Sosyal Hizmetler ve Çocuk Esirgeme Kurumuna bağlı İl Sosyal Hizmetler Müdürlüklerine bağlı Aile Danışma Merkezlerine her geçen gün başvuruda bulunan aile müracaatları artmaktadır. Çiftlerde bir biri ile sağlıklı iletişim kuramama ve empatik tutum ve davranış gösterememeleri,birbirini anlama çabalarının azalması ve bu iletişim sorunun da ekonomik nedenlerde pekiştirince boşanmalar hızla artmakta olup,bu temelde toplumsal sorunlar artmaktadır.
İletişimsizlik sorunlarından dolayı herkes anlaşılmamaktan şikayetçiyiz. Fakat kendimizi bu konuda hiç sorgulamayız,kendimizi anlatamamaktaki temel nedeni düşünmeyiz.

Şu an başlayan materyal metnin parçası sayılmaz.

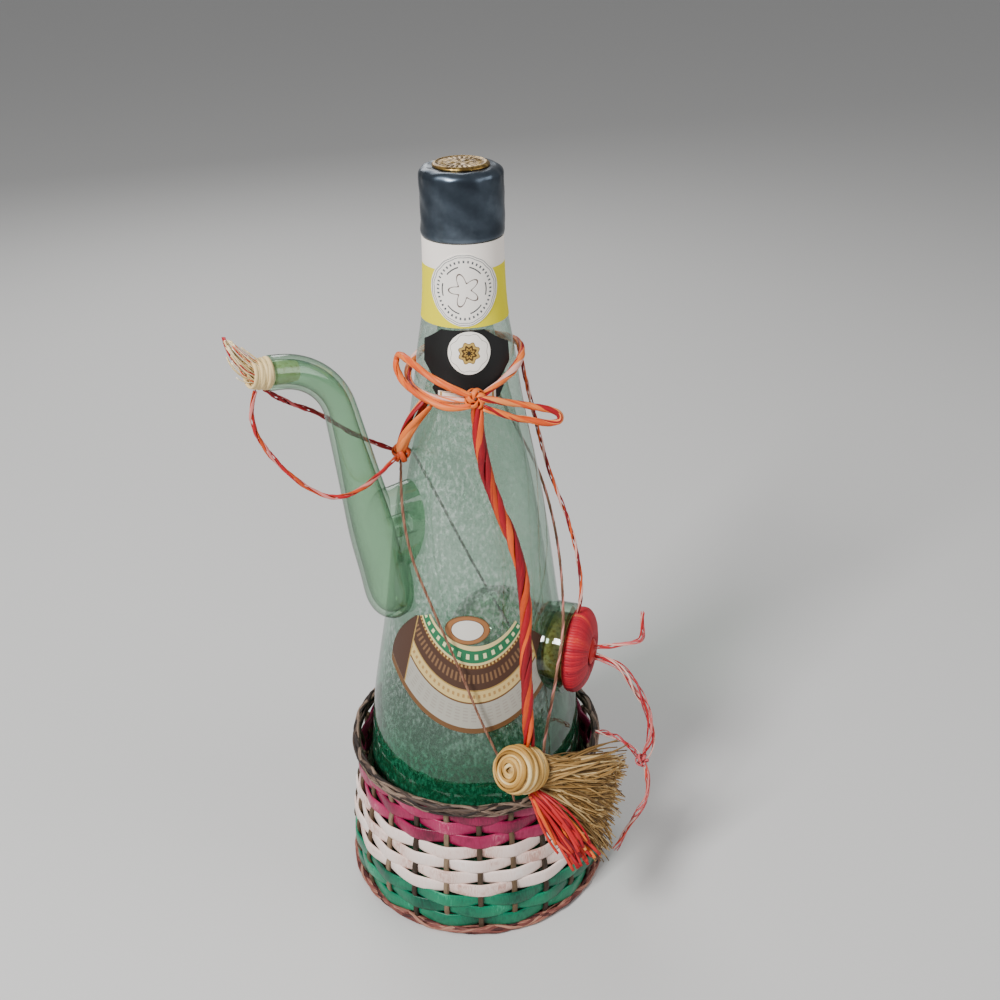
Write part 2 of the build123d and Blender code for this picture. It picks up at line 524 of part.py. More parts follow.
# ---- tethers of the spout's stopper
tie_point = mouth_at + mouth_dir * 6.2 + Vector(0, 0, -BINDING_R - 1.0)
cord("spout_tether_front", [
    tie_point, (-76.4, -48.2, 257.4), (-76.9, -46.6, 247.0), (-71.6, -45.6, 235.0), (-61.2, -44.6, 222.6),
    (-51.1, -43.6, 216.2), (-41.1, -40.2, 217.6), (-33.0, -31.0, 220.8), (-28.2, -20.4, 221.9)], TETHER_D)
cord("spout_tether_rear", [
    mouth_at + mouth_dir * 3.6 + Vector(0.2, 2.6, -BINDING_R - 1.85), (-65.6, -40.6, 255.0),
    (-55.2, -25.4, 243.4), (-47.3, -18.4, 232.9), (-40.3, -14.2, 226.6), (-34.0, -13.6, 223.4),
    (-28.8, -15.0, 221.9)], TETHER_D)

# ---- strands from the middle of the pocket's cap
hub_dir = polar(1, POCKET_AZ)
bunch_from = hub_dir * (hub_top - 1.6) + Vector(0, 0, POCKET_Z - 1.7)
cut_from = hub_dir * (hub_top - 1.6) + Vector(0, 0, POCKET_Z + 2.0)
BUNCH_KNOT = (72.2, -35.2, 77.6)
save("bunch_knot", Pos(*BUNCH_KNOT) * Sphere(BUNCH_KNOT_R))
cord("cap_bunch", [
    bunch_from, (58.4, -21.4, 122.2), (64.8, -24.7, 117.6), (70.7, -28.6, 109.2), (74.8, -31.7, 98.6),
    (76.4, -34.2, 87.6), (73.6, -35.2, 79.6)], BUNCH_D)
cord("cap_bunch_rim_branch", [
    (71.2, -33.6, 77.9), (68.0, -26.6, 78.4), (63.8, -19.4, 77.2), (58.9, -13.6, 75.4),
    (54.4, -10.6, 73.9)], BRANCH_D)
cord("cap_bunch_low_branch", [
    (73.2, -36.0, 75.6), (75.2, -38.0, 68.4), (74.6, -38.6, 58.6), (70.4, -39.0, 49.0), (65.2, -39.8, 39.6),
    (61.4, -40.6, 30.4)], BRANCH_D)
cord("cap_cut_end", [
    cut_from, (57.6, -20.9, 128.6), (63.0, -23.1, 131.2), (67.6, -24.4, 132.9), (70.6, -25.5, 134.8),
    (71.0, -25.8, 138.2), (70.4, -25.6, 143.4), (70.6, -25.4, 149.1)], CUT_END_D)

# ---- tassel: rope, wound head, straw skirt and a raffia tuft
head_at = Vector(*HEAD_CENTRE)
head_dir = Vector(*HEAD_AXIS).normalized()
head_plane = Plane(origin=head_at - head_dir * HEAD_LENGTH / 2, z_dir=head_dir)
cord("tassel_rope", [
    (3.4, -25.2, 245.4), (3.9, -26.6, 234.6), (5.6, -29.0, 221.2), (9.9, -31.0, 206.4),
    (16.6, -31.8, 189.2), (20.2, -34.0, 175.8), (21.2, -38.5, 160.4), (20.7, -43.5, 144.4),
    (21.0, -48.6, 125.0), (21.85, -54.65, 104.1)], ROPE_D)
save("tassel_core", head_plane * lathe([
    (HEAD_FRONT_R - 1.2, 0), (HEAD_FRONT_R, 1.4), (HEAD_FRONT_R, HEAD_LENGTH * 0.5),
    (HEAD_BACK_R, HEAD_LENGTH)], curve=False))
places, directions = [], []
turns_flat, turns_side = 3, 7
lift = HEAD_STRAND / 2 + 0.1
for i in range(4 * turns_flat):
    a = math.pi / 2 * i
    r = 3.6 + HEAD_PITCH * i / 4
    places.append(Vector(r * math.cos(a), r * math.sin(a), -lift))
    slope = HEAD_PITCH / (2 * math.pi * r)
    ahead = Vector(-math.sin(a) + slope * math.cos(a), math.cos(a) + slope * math.sin(a), 0)
    directions.append(ahead.normalized())
for i in range(4 * turns_side + 1):
    a = math.pi / 2 * (i + 4 * turns_flat + 1)
    z = 0.9 + HEAD_PITCH * i / 4
    share = max(0.0, (z - HEAD_LENGTH / 2) / (HEAD_LENGTH / 2))
    r = HEAD_FRONT_R + (HEAD_BACK_R - HEAD_FRONT_R) * share + HEAD_STRAND / 2 + 0.12
    places.append(Vector(r * math.cos(a), r * math.sin(a), z))
    slope = HEAD_PITCH / (2 * math.pi * r)
    directions.append(Vector(-math.sin(a), math.cos(a), slope).normalized())
save("tassel_winding", head_plane * wound(places, directions, HEAD_STRAND, 7))
skirt_at = head_at + head_dir * (HEAD_LENGTH / 2 + 1.6)
save("tassel_skirt", brush(
    skirt_at, head_dir, SKIRT_R, (58.5, -52.0, 68.0), (6.0, 14.0, 18.5), (-4.5, -5.0, 4.5),
    SKIRT_STRANDS, 1.5))
tuft_dir = Vector(0.62, -0.42, -0.66)
tuft_out = Vector(0.30, -0.45, -0.84).normalized()
tuft_at = head_at + head_dir * 1.8 + tuft_out * (HEAD_FRONT_R + HEAD_STRAND + 2.1)
save("tassel_tuft", brush(
    tuft_at, tuft_dir, 2.2, (42.5, -76.0, 63.5), (3.0, -3.0, 6.0), (5.5, 3.0, 2.0), 18, 1.2))
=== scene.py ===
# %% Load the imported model
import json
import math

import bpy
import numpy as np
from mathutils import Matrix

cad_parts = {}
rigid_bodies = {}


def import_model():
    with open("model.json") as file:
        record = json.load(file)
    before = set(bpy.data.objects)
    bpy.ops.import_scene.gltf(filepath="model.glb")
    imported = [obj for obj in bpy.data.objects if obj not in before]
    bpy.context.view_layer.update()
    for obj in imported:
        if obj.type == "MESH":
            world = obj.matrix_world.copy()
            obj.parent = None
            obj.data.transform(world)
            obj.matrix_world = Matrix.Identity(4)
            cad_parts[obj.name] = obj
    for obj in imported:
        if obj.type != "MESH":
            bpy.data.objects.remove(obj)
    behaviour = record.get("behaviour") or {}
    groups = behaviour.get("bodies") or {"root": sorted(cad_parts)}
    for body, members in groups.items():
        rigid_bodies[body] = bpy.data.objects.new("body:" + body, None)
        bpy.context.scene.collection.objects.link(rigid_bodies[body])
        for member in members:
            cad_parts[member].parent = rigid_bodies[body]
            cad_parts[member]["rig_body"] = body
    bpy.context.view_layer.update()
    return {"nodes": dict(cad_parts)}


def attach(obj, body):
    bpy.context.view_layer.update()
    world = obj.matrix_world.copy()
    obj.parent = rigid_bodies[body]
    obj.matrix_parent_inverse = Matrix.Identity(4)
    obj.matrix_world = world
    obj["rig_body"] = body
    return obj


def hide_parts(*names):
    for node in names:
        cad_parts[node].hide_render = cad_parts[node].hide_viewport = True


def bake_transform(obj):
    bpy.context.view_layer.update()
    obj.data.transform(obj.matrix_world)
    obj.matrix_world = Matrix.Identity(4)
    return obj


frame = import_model()

# %% [markdown]
# # A straw-cradled glass carafe
# A bottle for table wine, with a blown spout at one side, a glass pocket for crushed ice at the other,
# a basket of flat cane round the foot and raffia cords, tassel and stoppers. The rigid parts are the
# CAD model's own meshes, which only get better materials here. Everything woven, wound, tied or
# brushed is built again as single strands, because a smooth tube never looks like raffia.
# All lengths are metres in the CAD model's frame: the origin is under the bottle's axis, +Z is up and
# the labels face -Y.

MM = 0.001
nodes = frame["nodes"]

# %% [markdown]
# ## Camera
# The object was seen from half a metre away and from above, so near things look clearly larger. The
# camera's place, lens and turn come from fitting the silhouettes of the glass, spout and basket.
# Aiming a camera at an empty is simpler, but it can't give the small roll that the fit found.

# %% The camera at the photo's angle
LENS_MM, SENSOR_MM, CLIP_FROM = 43.2, 36.0, 0.01
CAMERA_AT = (0.0, -0.43765, 0.43193)
PITCH, YAW, ROLL = (math.radians(a) for a in (28.92, 1.6391, -0.7645))


def camera_axes(pitch, yaw, roll):
    """The camera's right, up and backward directions.

    It looks along +Y, tilts down by pitch and turns to +X by yaw. Right and up then turn about the view
    by roll: cos(roll) * right + sin(roll) * up, and cos(roll) * up - sin(roll) * right.
    """
    ahead = np.array([math.sin(yaw) * math.cos(pitch), math.cos(yaw) * math.cos(pitch), -math.sin(pitch)])
    right = np.array([math.cos(yaw), -math.sin(yaw), 0.0])
    up = np.cross(right, ahead)
    return math.cos(roll) * right + math.sin(roll) * up, math.cos(roll) * up - math.sin(roll) * right, -ahead


camera = bpy.data.objects.new("camera", bpy.data.cameras.new("camera"))
camera.data.lens = LENS_MM
camera.data.sensor_width = SENSOR_MM
camera.data.clip_start = CLIP_FROM
pose = np.eye(4)
pose[:3, :3] = np.array(camera_axes(PITCH, YAW, ROLL)).T
pose[:3, 3] = CAMERA_AT
camera.matrix_world = pose.T.tolist()
bpy.context.scene.collection.objects.link(camera)
bpy.context.scene.camera = camera
print("camera at", CAMERA_AT, "lens", LENS_MM, "mm")

# %% [markdown]
# ## Cord routes
# Every cord follows a line of control points through the air, knot to knot. A simulation could let
# the cords fall, but they have to lie as they were seen. Blender's own NURBS spline rounds the line,
# and its evaluated points are the centre line that the strands twist about. The points are those of
# the CAD model, in millimetres, so both models' cords lie in one place.

# %% Route points and the spline that rounds them
GLASS_PROFILE = np.array([
    (45.0, 4.0), (54.2, 21.0), (51.7, 40.0), (48.9, 58.0), (45.4, 94.0), (38.9, 132.0), (33.6, 171.0),
    (27.0, 212.0), (21.6, 240.0), (18.4, 262.0), (16.3, 275.0), (15.1, 301.0), (15.1, 326.0)])
SPOUT_AZIMUTH, POCKET_AZIMUTH = math.radians(213.0), math.radians(-20.0)
BEND_OUT, BEND_Z = 59.2, 264.6
MOUTH_OUT, MOUTH_Z = 82.2, 268.2
HUB_OUT, HUB_Z = 53.4, 124.5
TIE_OVER_GLASS = 3.3


def unit(vectors):
    """The same vectors, each made one long."""
    vectors = np.asarray(vectors, float)
    return vectors / np.linalg.norm(vectors, axis=-1, keepdims=True)


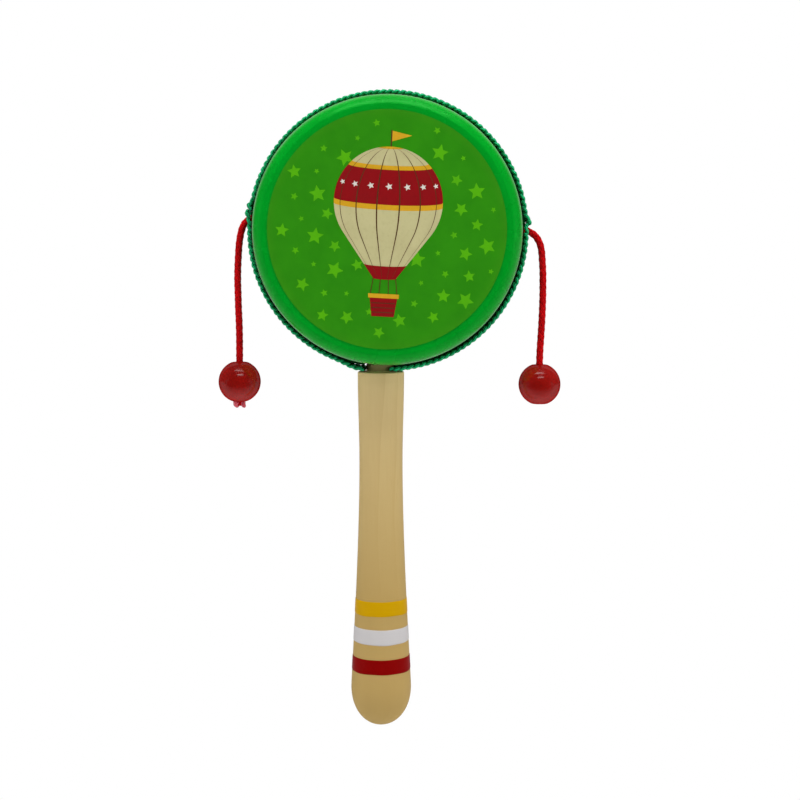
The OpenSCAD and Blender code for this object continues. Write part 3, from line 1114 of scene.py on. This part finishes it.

Modern hayatın getirdiği stresli ortam,sağlıklı savunma mekanizmaları kuramamak sonucu sorunu hep kendimiz dışında bir nedene yükleme alışkanlıkları kazandırmıştır. Oysaki iletişim temelde anlam yaratmayı ve paylaşmayı amaçlamalıdır. Bunun için kendi bireysel dairemizden çıkıp başkalarını da anlamaya çalışmalıyız.
Başkalarının bizi anlamadığını söylemek iletişimsizlikte kendi sucumuzu görmezden gelmek demektir. “ Beni anlamıyorlar” diye söylenmekten vazgeçip,bu cümleyi “Ben kendimi anlatamıyorum” a dönüştürmek daha doğru davranış olacaktır.
Kendimize güven duymalı,inanmalı ve önemli hissetmeliyiz,olumsuz düşüncelerden uzaklaşmalı,çevremizi,iletişim içinde olduğumuz kişiyi kişileri izlemeli ve dinlemeliyiz. Kendi güçümüze,yeteneklerimize sorumluluklarımıza sahip çıkarak kendimizle kuracağımız barışık bir iletişim,başkaları ile iletişimimizi de iyileştirecektir.